La Svizzera ha una storica tradizione di bunker. Dal 1962 una legge ne impone la costruzione sotto ogni nuovo edificio, pubblico e privato, e così la Confederazione oggi dispone di circa 360 mila rifugi individuali o collettivi, capaci di proteggere un numero di persone addirittura superiore ai suoi nove milioni di abitanti. La Finlandia ha numeri simili, visto che garantisce il posto in un bunker a 70 cittadini su 100, ma ha anche 1.340 chilometri di confine aperto verso la Russia: per questo, in autunno, ne ha chiuso gli otto valichi, ha avviato la costruzione di un’alta recinzione in acciaio e ha chiesto ai satelliti della Nato di intensificare i controlli su quella bianca terra di nessuno. Da metà novembre, poi, un milione di finlandesi ha scaricato dal sito del governo una nuova guida di sopravvivenza intitolata «Prepararsi a incidenti e crisi», che prevede anche «conflitti militari» e offre consigli sull’uso di pasticche allo iodio contro gli effetti delle radiazioni. Anche l’Agenzia svedese per le emergenze civili ha distribuito a cinque milioni di famiglie un opuscolo di 32 pagine, intitolato «Se arriva la guerra»: dà suggerimenti su come fermare un’emorragia, quali scorte fare, come calmare i bambini… E lo stesso accade in Norvegia, dove il governo consiglia alla popolazione di tenere in casa alimenti e medicine (e le solite pasticche allo iodio) per reggere almeno una settimana.

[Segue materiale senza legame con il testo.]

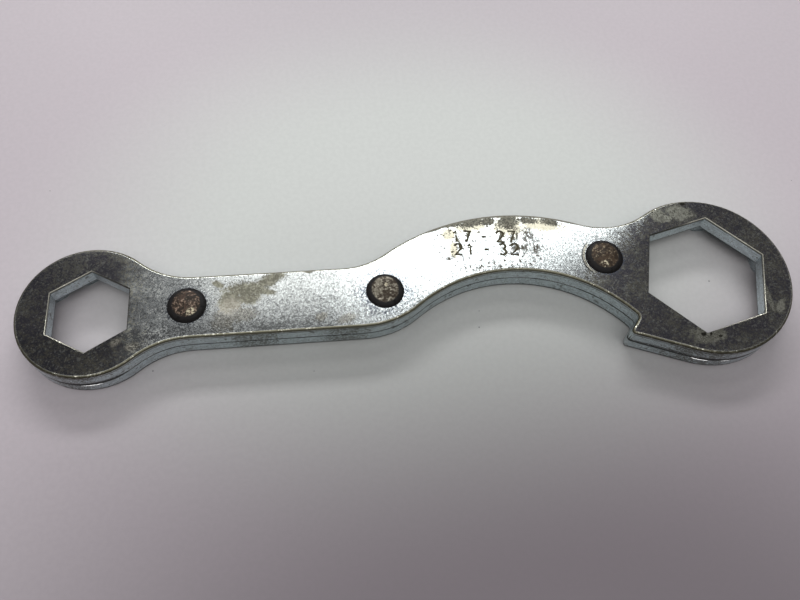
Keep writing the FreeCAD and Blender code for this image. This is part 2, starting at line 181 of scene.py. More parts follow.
class Net:
    """A node tree with a short call for each kind of node that the finishes are made of."""

    def __init__(self, tree):
        self.tree = tree

    def node(self, kind, **settings):
        made = self.tree.nodes.new(kind)
        for name, value in settings.items():
            setattr(made, name, value)
        return made

    def feed(self, socket, value):
        if isinstance(value, bpy.types.NodeSocket):
            self.tree.links.new(value, socket)
        elif value is not None:
            if socket.type == "RGBA" and len(value) == 3:
                value = (*value, 1.0)
            socket.default_value = value

    def feed_all(self, made, **values):
        """Feed a node's inputs by the names of its sockets, with _ for a space."""
        for name, value in values.items():
            self.feed(made.inputs[name.replace("_", " ")], value)
        return made

    def math(self, operation, first, second=None, third=None):
        made = self.node("ShaderNodeMath", operation=operation)
        for socket, value in zip(made.inputs, (first, second, third)):
            self.feed(socket, value)
        return made.outputs[0]

    def vector_math(self, operation, first, second=None, output=0):
        made = self.node("ShaderNodeVectorMath", operation=operation)
        self.feed(made.inputs[0], first)
        self.feed(made.inputs[1], second)
        return made.outputs[output]

    def size(self, vector):
        """The length of a vector."""
        return self.vector_math("LENGTH", vector, output="Value")

    def distance(self, place, other):
        return self.vector_math("DISTANCE", place, other, output="Value")

    def times(self, *values):
        """The product of masks and numbers."""
        return reduce(lambda first, second: self.math("MULTIPLY", first, second), values)

    def highest(self, *values):
        """The highest of several masks."""
        return reduce(lambda first, second: self.math("MAXIMUM", first, second), values)

    def minus(self, first, second):
        return self.math("SUBTRACT", first, second)

    def without(self, mask):
        """Where a mask is not."""
        return self.minus(1.0, mask)

    def add_share(self, value, other, share):
        """A value with a share of another one added."""
        return self.math("MULTIPLY_ADD", other, share, value)

    def sway(self, value, pattern, reach):
        """A value moved up and down by a pattern that is 0.5 on average."""
        return self.math("MULTIPLY_ADD", self.minus(pattern, 0.5), reach, value)

    def band(self, value, start, end, low, high):
        """A smooth step of a value: low before start, high after end."""
        made = self.node("ShaderNodeMapRange", interpolation_type="SMOOTHSTEP")
        self.feed_all(made, Value=value, From_Min=start, From_Max=end, To_Min=low, To_Max=high)
        return made.outputs[0]

    def rise(self, value, start, end, high=1.0):
        """A mask that is 0 before start and full after end."""
        return self.band(value, start, end, 0.0, high)

    def fall(self, value, start, end, low=1.0):
        """A mask that is full before start and 0 after end."""
        return self.band(value, start, end, low, 0.0)

    def noise(self, place, scale, detail=2.0, roughness=0.5, distortion=0.0):
        made = self.node("ShaderNodeTexNoise")
        self.feed_all(
            made, Vector=place, Scale=scale, Detail=detail, Roughness=roughness, Distortion=distortion,
        )
        return made.outputs["Fac"]

    def cells(self, place, scale):
        """A colour by chance for each cell of a pattern of cells."""
        made = self.node("ShaderNodeTexVoronoi")
        self.feed_all(made, Vector=place, Scale=scale)
        return made.outputs["Color"]

    def blend(self, data_type, kind, share, first, second):
        """A value between two others, which are the last two sockets of their kind."""
        made = self.node("ShaderNodeMix", data_type=data_type)
        ends = [socket for socket in made.inputs if socket.type == kind][-2:]
        for socket, value in zip((made.inputs[0], *ends), (share, first, second)):
            self.feed(socket, value)
        return [socket for socket in made.outputs if socket.type == kind][0]

    def mix(self, share, first, second):
        """A colour between two others."""
        return self.blend("RGBA", "RGBA", share, first, second)

    def coat(self, colour, tone, *masks):
        """A colour with another one laid over it by the product of masks and numbers."""
        return self.mix(self.times(*masks), colour, tone)

    def between(self, share, first, second):
        """A number between two others."""
        return self.blend("FLOAT", "VALUE", share, first, second)

    def group(self, tree, **values):
        """A node group, given its values by the names of its sockets."""
        return self.feed_all(self.node("ShaderNodeGroup", node_tree=tree), **values)

    def turned(self, place, turn):
        """A place turned about the upright axis."""
        made = self.node("ShaderNodeVectorRotate", rotation_type="Z_AXIS")
        return self.feed_all(made, Vector=place, Angle=turn).outputs[0]


def new_group(name, inputs, outputs):
    """An empty node group with its sockets: pairs of a name and a kind of socket."""
    tree = bpy.data.node_groups.new(name, "ShaderNodeTree")
    for way, sockets in (("INPUT", inputs), ("OUTPUT", outputs)):
        for label, kind in sockets:
            tree.interface.new_socket(name=label, in_out=way, socket_type=kind)
    net = Net(tree)
    entry = net.node("NodeGroupInput").outputs
    leave = net.node("NodeGroupOutput").inputs
    return tree, net, entry, leave


def stain_group():
    """A patch: 1 inside an ellipse whose edge is broken up by lumps and grains, 0 outside."""
    tree, net, entry, leave = new_group(
        "ragged_stain",
        [("Position", VECTOR), ("Grain", FLOAT), ("Lumps", FLOAT), ("Centre", VECTOR), ("Turn", FLOAT),
         ("Stretch", VECTOR), ("Raggedness", FLOAT), ("Softness", FLOAT)],
        [("Mask", FLOAT)],
    )
    moved = net.vector_math("SUBTRACT", entry["Position"], entry["Centre"])
    turned = net.turned(moved, net.times(entry["Turn"], -1.0))
    stretched = net.vector_math("MULTIPLY", turned, entry["Stretch"])
    ragged = net.sway(net.size(stretched), entry["Lumps"], entry["Raggedness"])
    edge = net.sway(ragged, entry["Grain"], 0.45)
    outer = net.math("ADD", 1.0, entry["Softness"])
    net.feed(leave["Mask"], net.fall(edge, net.without(entry["Softness"]), outer))
    return tree


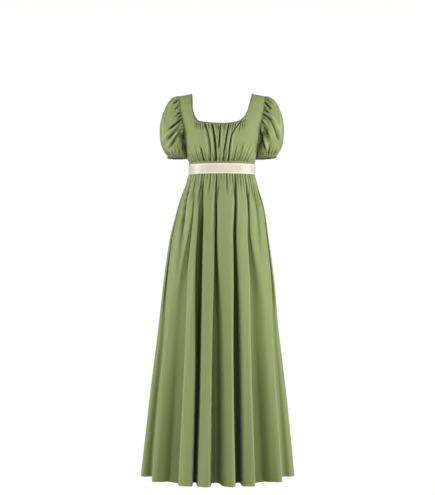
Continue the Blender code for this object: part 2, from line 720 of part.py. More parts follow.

In Italia - tute mimetiche a parte - regna la calma. Di conflitti bellici si parla poco, di bunker ancora meno. Da noi, del resto, sopravvive tutt’al più qualche vecchio rifugio antiaereo, inutile in caso di attacco nucleare. Eppure alcune strutture ci sarebbero, sia pure disattivate e trasformate in museo. Una fu scavata nel 1937 dal fascismo nel monte Soratte, non lontano da Roma, e nel 1967 la Nato lo potenziò per la Guerra fredda. I suoi quattro chilometri di gallerie, nel dopoguerra, avrebbero potuto funzionare da bunker antinucleare. Un altro grande rifugio atomico, 13 mila metri quadri a 150 metri di profondità, risale agli anni Sessanta e si trova ad Affi, vicino a Verona. Può resistere a un’esplosione da 100 chilotoni (la bomba di Hiroshima ne scatenò 15), e null’altro è dato sapere. Da noi, come sempre, sono molto più veloci le grandi società private. Alcune si sono già organizzate per trasferire le loro prime linee di comando in luoghi segreti, ben protetti e riforniti, e lontani dai possibili obiettivi dei missili di Mosca. A tutti gli altri italiani restano gli scongiuri.